Shrimp culture has been developed extensively in the coastal areas for more than a decade due to abundant natural fry and brackishwater in the estuaries of Bay of Bengal. At present, there are 15,978 large and small size shrimp farms consisting of 147,000 ha of land in Bangladesh (Karim and Khandaker, 1997). Three different culture systems are being practiced in the coastal regions of Bangladesh. These are known as traditional/extensive, improved traditional and semi-intensive culture systems. More than 90% of the total farms still practice a traditional or extensive system. Per unit production of shrimp in Bangladesh is very low (150-250 kg ha–1/year) and that incurred higher production cost compared to other shrimp growing countries of the world (Braten, 2001).

Shrimp farming activities contribute significant role in the national economy of the country. Shrimp is one of the most important exportable commodities in Bangladesh having a high demand and price in the international market. Besides, its production through aquaculture and trade offers unique opportunity in providing employment and poverty alleviation and it is the third largest hard currency earner for the country. The country earned about Tk. 16,100 million in 1998-99 from the export of shrimp alone (Mazid, 2000).
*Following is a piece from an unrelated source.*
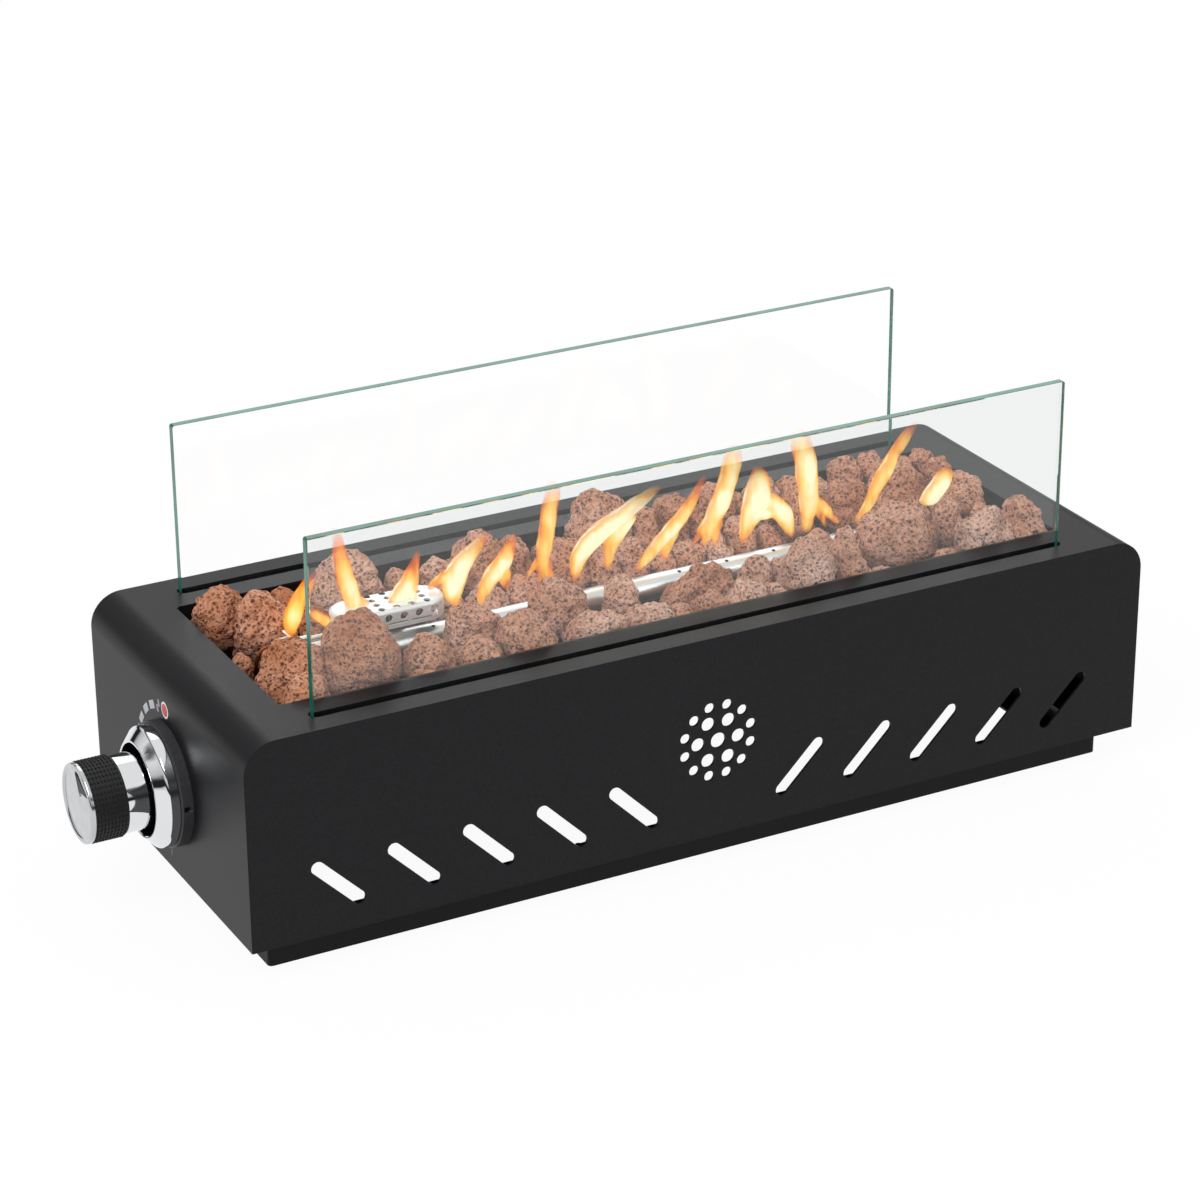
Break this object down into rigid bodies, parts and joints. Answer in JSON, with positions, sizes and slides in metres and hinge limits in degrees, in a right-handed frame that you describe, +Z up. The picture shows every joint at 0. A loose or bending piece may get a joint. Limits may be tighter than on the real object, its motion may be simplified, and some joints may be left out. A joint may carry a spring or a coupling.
{
  "type": "tabletop gas fire pit",
  "caption": "Rectangular tabletop gas fire pit: steel housing on a recessed plinth, tube burner under lava stones, two lift-out glass guards and a push-and-turn gas knob at one end.",
  "frame": {"origin": "on the ground plane under the rubber feet, below the middle of the whole object's length (knob included) and of its depth", "axes": "+X along the length, away from the knob; +Y from the front panel to the rear panel; +Z up"},
  "size_m": [0.602, 0.212, 0.236],
  "materials": {
    "coated_steel": "dark grey powder coat, fine satin grain",
    "black_steel": "black powder coat, satin",
    "black_rubber": "moulded, dull",
    "black_plastic": "moulded, satin",
    "chrome": "polished plating",
    "stainless": "polished stainless sheet and tube",
    "brass": "turned, bright",
    "white_ceramic": "white glazed insulator",
    "red_insulation": "silicone insulation",
    "copper": "drawn copper tube",
    "aluminium_pipe": "drawn tube",
    "valve_casting": "die-cast, matt",
    "white_plastic": "moulded",
    "zinc_steel": "zinc plated",
    "clear_glass": "clear toughened glass, green at the edges",
    "lava_stone": "porous reddish-brown lava, rough"
  },
  "bodies": {
    "housing": {"housing_wrap": "coated_steel", "front_panel": "coated_steel", "rear_panel": "coated_steel", "plinth_front": "black_steel", "plinth_left": "black_steel", "plinth_right": "black_steel", "plinth_rear": "black_steel", "plinth_rear_short": "black_steel", "foot_pads": "black_rubber", "plinth_screws": "zinc_steel", "burner_tray": "coated_steel", "tray_studs": "zinc_steel", "tray_nuts": "zinc_steel", "burner_tube": "stainless", "burner_end_cap": "stainless", "burner_supports": "stainless", "pilot_cover": "stainless", "probe_bracket": "stainless", "spark_electrode": "white_ceramic", "thermocouple": "brass", "tray_screws": "zinc_steel", "ignition_lead": "red_insulation", "thermocouple_lead": "copper", "gas_jet": "brass", "gas_pipe": "aluminium_pipe", "gas_valve": "valve_casting", "gas_inlet": "brass", "piezo_igniter": "white_plastic", "igniter_nut": "zinc_steel", "valve_screws": "zinc_steel", "ring_screws": "zinc_steel", "knob_ring": "black_plastic", "knob_bezel": "chrome", "bezel_grub_screw": "zinc_steel", "front_channel": "black_steel", "rear_channel": "black_steel", "glass_pads": "black_rubber", "glass_wedges": "black_rubber", "stones_front": "lava_stone", "stones_inner_front": "lava_stone", "stones_inner_back": "lava_stone", "stones_back": "lava_stone", "stones_large": "lava_stone"},
    "push_plate": {"push_plate": "zinc_steel"},
    "knob": {"valve_stem": "zinc_steel", "knob_barrel": "chrome", "knob_grip": "black_rubber", "knob_cap": "chrome", "knob_grub_screw": "zinc_steel"},
    "front_glass": {"front_glass": "clear_glass"},
    "rear_glass": {"rear_glass": "clear_glass"}
  },
  "joints": [
    {"name": "knob_push", "type": "slide", "parent": "housing", "child": "push_plate", "axis": [1, 0, 0], "range_m": [0, 0.005], "stiffness_N_per_m": 2000, "springref_m": -0.003},
    {"name": "knob_turn", "type": "hinge", "parent": "push_plate", "child": "knob", "pos_m": [-0.279, 0, 0.072], "axis": [-1, 0, 0], "range_deg": [0, 180]},
    {"name": "front_glass_lift", "type": "slide", "parent": "housing", "child": "front_glass", "axis": [0, 0, 1], "range_m": [0, 0.12]},
    {"name": "rear_glass_lift", "type": "slide", "parent": "housing", "child": "rear_glass", "axis": [0, 0, 1], "range_m": [0, 0.12]}
  ]
}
In the national export earning, shrimp and other fishes contributed about 5.7% in value of the total fisheries and shrimp alone contributed about 93%. In 2000-01 the country earned about Tk. 2032.75 crore foreign currencies by exporting shrimp and other fishes (DOF, 2002). Realizing the importance of shrimp culture both for increasing production and also for increasing volume of foreign exchange earning, the Government of Bangladesh has already declared shrimp culture as an industry.

Shrimp farming is a capital intensive enterprise. Credit infrastructures are absolutely insufficient for the majority medium and small farmers of the area. The rich people mainly enjoy the loan from institutional banks. The other people have to depend on informal institution e.g. mahajans (traditional money lender), friends and relatives. The shrimp industry is influenced by a range of government policies, institutional arrangement including subsidized credit and leasing of government land for shrimp farming (Alauddin and Tisdell, 1998). Secondly, some socioeconomic and institutional aspects related to brakishwater aquaculture also affect the production (Islam and Wahab, 2000).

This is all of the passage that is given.